As Scott Morrison explained last week, mateship is crucial to his conception of government. “Remember, my value is: we look after our mates”. And not really “mates” in the more modern, graciously inclusive, non-gendered sense; this is a boys’ club government, with Scott and Josh, and Mathias and Birmo in the Senate, all top blokes, of course, with Julie Bishop gone to the backbench and complainers like Julia Banks told to harden up and “roll with the punches”. Morrison is less Prime Minister than First Mate, Primus Inter Amicis.
One mate was conspicuously missing when parliament reassembled yesterday, of course: Malcolm Turnbull had left the building he’d graced since 2004. And as pretty much the entire political class knows, the Liberals have no real explanation why; the only explanation on the public record is that of Turnbull himself, who blamed a right-wing insurgency that engaged in the political equivalent of terrorism, to which senior figures caved. When pressed by Labor yesterday on the why, Morrison offered:
… the privilege of serving as the leader of your parliamentary party is the decision of your parliamentary party. That’s what it is. That’s who decides who the leader of the parliamentary party is.
The party chooses the person they want to lead to ensure that we can put the best foot forward at the next election and to ensure that we are connecting with Australians all around the country.
The “why” is that Scott’s mates, “the boys”, made him leader. Many politicians like to point out that voters don’t pick the PM, parties do, which is constitutionally correct but politically completely tone-deaf (and rather at odds with the election campaigns of the major parties). Australians believe they should pick the PM, regardless of the parliamentary niceties. And they haven’t had a chance to re-elect or reject a prime minister they voted in since 2007.
Peter Dutton, as we’re told, has never needed any prime ministerial imprimatur to look after mates. Whether it’s an au pair or a polo player, Dutton and his office are seemingly happy to help, even on the weekend, and happy to help, too, with jobs, it’s alleged, directing mates to the head of a massive new agency to get some hot tips on getting a gig.

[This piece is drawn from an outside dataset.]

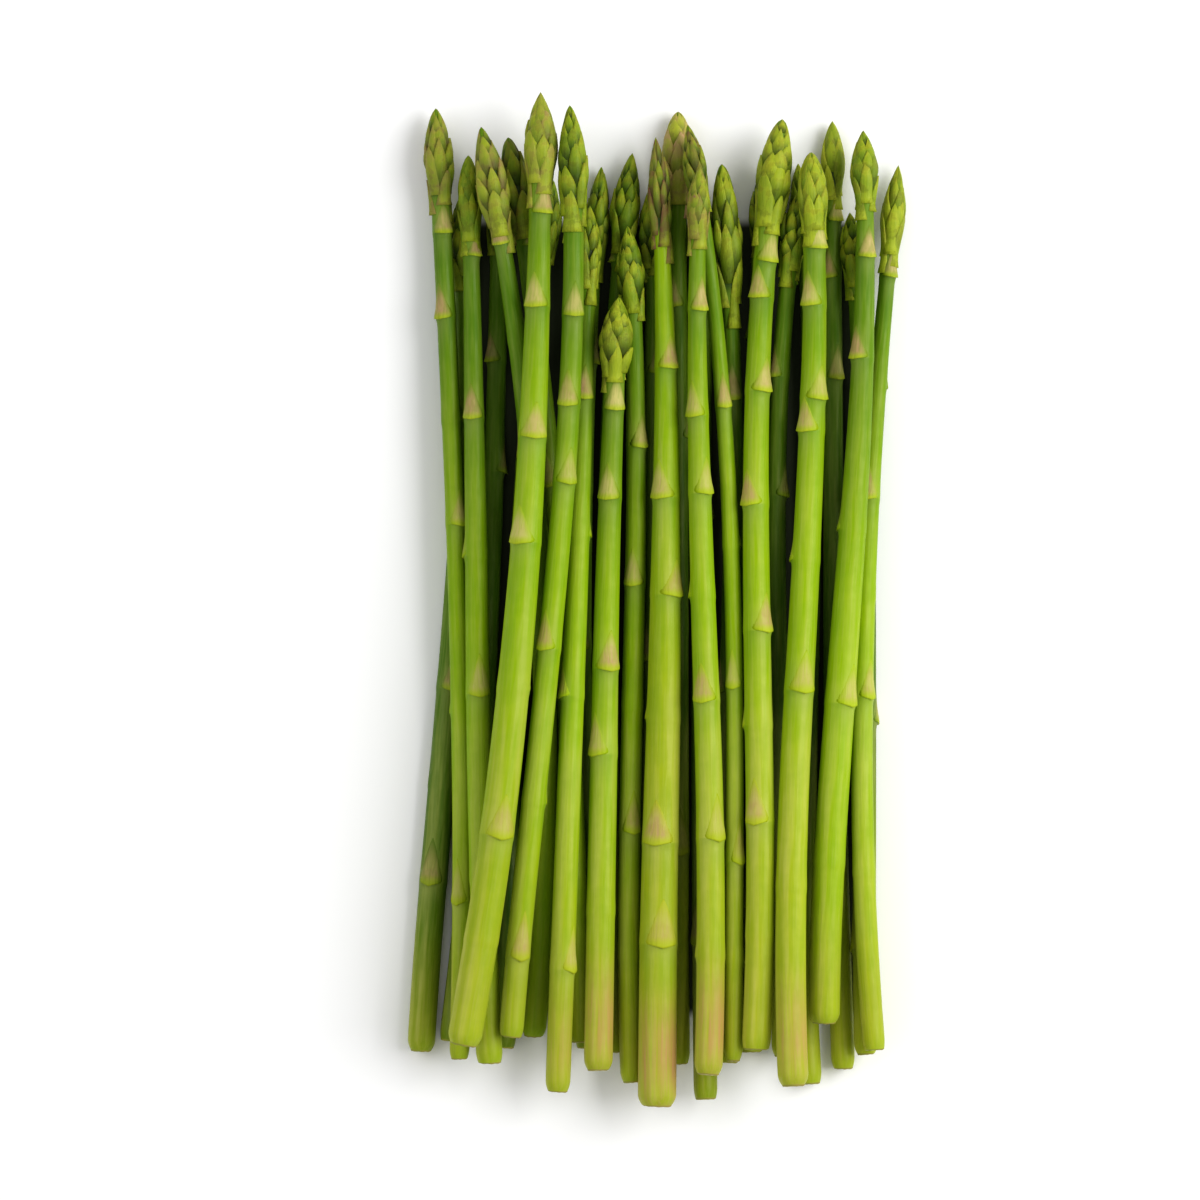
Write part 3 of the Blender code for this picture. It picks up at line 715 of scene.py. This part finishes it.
def head_scale(item, v, turned, loose, sizes, look, draw):
    """One pointed scale of the head, which stands out from the core to the head's outline.

    v is how high it starts, 0 at the neck and 1 at the tip. A loose one is narrower and thicker,
    as a side bud is, and its point stands out.
    """
    low, high = SCALE_SPAN
    height = (v - low) / (high - low)
    reach = graded(SCALE_LENGTHS, height)
    reach *= item.head_length * draw.uniform(*SCALE_LENGTH_VARIES)
    reach *= 1 + CLOSED_LONGER * look["closed"]
    openness = 1 - CLOSED_FLATTER * look["closed"]
    v += draw.uniform(-1, 1) * SCALE_PLACE_VARIES
    neck = neck_at(item)
    start = neck + v * item.head_length
    end = min(start + reach, length(item) - LEAST_RADIUS)
    share, cross = np.meshgrid(np.linspace(0, 1, SCALE_ROWS), np.linspace(-1, 1, SCALE_COLUMNS),
                               indexing="ij")
    footed = 1 - smooth_step(FOOTED_BELOW / 2, FOOTED_BELOW, height)
    widening = 0.72 + 0.28 * np.sin(math.pi / 2 * np.clip(share / SCALE_WIDEST, 0, 1))
    narrowing = 1 - np.clip((share - SCALE_WIDEST) / (1 - SCALE_WIDEST), 0, 1) ** 1.45
    loose = loose * (1 - footed) * (1 - look["closed"])
    profile = (widening * narrowing) * (1 - footed) + (1 - share) ** 0.8 * footed
    half_width = graded(SCALE_HALF_WIDTHS, height)
    half_width += (FOOTED_HALF_WIDTH - half_width) * footed
    half_width *= draw.uniform(*SCALE_WIDTH_VARIES) * (1 - LOOSE_NARROWER * loose)
    facing = turned + draw.uniform(-1, 1) * SCALE_TURN_VARIES
    degrees = facing + half_width * (0.03 + 0.97 * profile) * cross
    along = start + (end - start) * share
    core, outline = core_radius(item, along), head_radius(item, along)
    out = smooth_step(0, 0.75, share)
    radius = core + (outline - core) * out
    bud = ((BUD_BULGE * (1 - 0.6 * footed) + LOOSE_BULGE * loose) * (1 - height)
           * np.sin(math.pi * np.clip(share * 1.25, 0, 1)))
    keel = SCALE_KEEL * (1 - np.abs(cross) ** 1.4) * np.sin(math.pi * np.clip(share + 0.15, 0, 1))
    flare = sizes.scale_flare * draw.uniform(-0.1, 1) * (1 - height) * smooth_step(0.6, 1, share)
    room = np.minimum(outline / (0.5 * item.head / 2), 1)
    radius = radius + openness * ((bud * (1 - cross ** 2) * 0.6 + keel) * room + flare)
    radius = radius + LOOSE_FLARE * loose * smooth_step(0.35, 1, share)
    radius = np.minimum(radius, outline + (sizes.scale_flare + LOOSE_FLARE * loose) * (1 - height))
    radius = radius + footed * sizes.bract_ledge * np.exp(-share / 0.14) * (1 - 0.6 * cross ** 2)
    droop = SCALE_DROOP * cross ** 2 * (1 - share) * room * (1 - footed)
    outer = on_stem(np.maximum(radius - droop, LEAST_RADIUS), degrees, along)
    under = np.minimum(radius - SCALE_THICKNESS - THICKER_AT_FOOT * (1 - share), core)
    under = np.maximum(under - SCALE_SUNK * (1 - out), LEAST_RADIUS / 2)
    inner = on_stem(under, degrees, along)
    blush = np.clip(look["blush"] * draw.uniform(0.3, 1.3), 0, 1)
    traits = dict(look, blush=blush, lengthwise=share, crosswise=cross, variety=draw.random(),
                  footed=footed)
    return closed_shell(outer, inner, HEAD, traits)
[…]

Dutton’s troubles, it seems, proliferate every day, no matter how forthrightly he denounces suggestions of misconduct and rails against disgruntled former public servants.
The thinking behind the push to make Dutton PM was that he had the populist touch, that he’d be able to win back errant One Nation voters who loved his hard line on brown people trying to enter the country; that he’d have to lighten up a bit, of course, but he could stop the free-falling LNP vote in Queensland. Alas, Dutton’s throwing the switch to vaudeville only lasted from a rictus half-smile at his post-resignation presser to a radio thought-bubble about GST on electricity prices, before his numbers men knocked off and went to dinner, thinking they had it in the bag. But the greater problem is that, far from being a perceived solution to what ails the disaffected and disengaged in the electorate, Dutton is part of the problem. What better illustration of a political system that works not in the public interest but in the interests of the influential, the connected, the donors, the mates, than an immigration minister’s office dropping everything to help an erstwhile colleague, a former staffer, a prominent public figure, with a problem at the border? Or men who use their connections with a minister to tee up possible job opportunities?

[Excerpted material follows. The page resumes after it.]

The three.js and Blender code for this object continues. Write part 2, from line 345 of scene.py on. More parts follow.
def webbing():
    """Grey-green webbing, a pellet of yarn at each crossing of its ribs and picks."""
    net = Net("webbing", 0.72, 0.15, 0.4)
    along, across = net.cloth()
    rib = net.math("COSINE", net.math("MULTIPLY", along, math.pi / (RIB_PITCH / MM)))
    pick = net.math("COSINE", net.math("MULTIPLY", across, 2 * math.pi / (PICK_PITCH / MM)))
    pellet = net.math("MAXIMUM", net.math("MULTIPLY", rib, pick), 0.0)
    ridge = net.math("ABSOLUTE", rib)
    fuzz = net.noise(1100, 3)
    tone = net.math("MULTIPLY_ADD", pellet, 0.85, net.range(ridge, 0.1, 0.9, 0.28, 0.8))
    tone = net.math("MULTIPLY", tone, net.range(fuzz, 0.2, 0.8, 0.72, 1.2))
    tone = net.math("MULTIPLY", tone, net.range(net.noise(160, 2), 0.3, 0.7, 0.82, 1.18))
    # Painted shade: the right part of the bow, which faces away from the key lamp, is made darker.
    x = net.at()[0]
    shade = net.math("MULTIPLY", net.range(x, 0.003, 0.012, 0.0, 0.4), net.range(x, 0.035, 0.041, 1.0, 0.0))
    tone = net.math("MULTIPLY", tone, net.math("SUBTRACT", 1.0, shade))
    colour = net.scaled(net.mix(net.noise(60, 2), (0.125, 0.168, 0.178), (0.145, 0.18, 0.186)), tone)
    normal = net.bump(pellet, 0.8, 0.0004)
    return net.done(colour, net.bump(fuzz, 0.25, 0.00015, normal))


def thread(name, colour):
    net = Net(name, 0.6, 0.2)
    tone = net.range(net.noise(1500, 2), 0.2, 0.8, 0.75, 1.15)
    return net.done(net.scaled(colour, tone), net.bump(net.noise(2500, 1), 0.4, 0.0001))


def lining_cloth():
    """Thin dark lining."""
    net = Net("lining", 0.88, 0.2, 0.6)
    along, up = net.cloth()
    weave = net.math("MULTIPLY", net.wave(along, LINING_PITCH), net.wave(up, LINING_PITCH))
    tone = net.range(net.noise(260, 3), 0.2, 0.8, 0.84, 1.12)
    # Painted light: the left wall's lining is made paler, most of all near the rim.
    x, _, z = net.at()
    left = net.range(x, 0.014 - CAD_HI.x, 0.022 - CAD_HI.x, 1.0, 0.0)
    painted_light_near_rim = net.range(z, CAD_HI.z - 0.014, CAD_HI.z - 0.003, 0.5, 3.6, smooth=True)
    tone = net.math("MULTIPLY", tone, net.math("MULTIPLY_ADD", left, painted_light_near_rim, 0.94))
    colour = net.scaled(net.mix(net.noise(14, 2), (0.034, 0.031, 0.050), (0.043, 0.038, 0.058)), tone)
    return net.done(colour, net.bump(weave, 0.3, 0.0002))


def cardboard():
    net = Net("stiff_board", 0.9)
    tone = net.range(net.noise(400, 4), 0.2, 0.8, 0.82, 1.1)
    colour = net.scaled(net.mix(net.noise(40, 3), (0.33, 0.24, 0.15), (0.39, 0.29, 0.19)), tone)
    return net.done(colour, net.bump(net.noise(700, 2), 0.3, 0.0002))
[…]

This is everything voters suspect about modern politics and the modern economy, and why they’re deeply pissed off, even if they haven’t shifted their votes to shonks and spivs like One Nation, which lies that it will make the system work for them again. Morrison’s ‘my mates picked me’ answer to the ‘why’ question is more of the same. Morrison telling them they should just cop his ascension sweet is another demonstration of a political system unrelated to the interests of the electorate. It’s all about what mates want.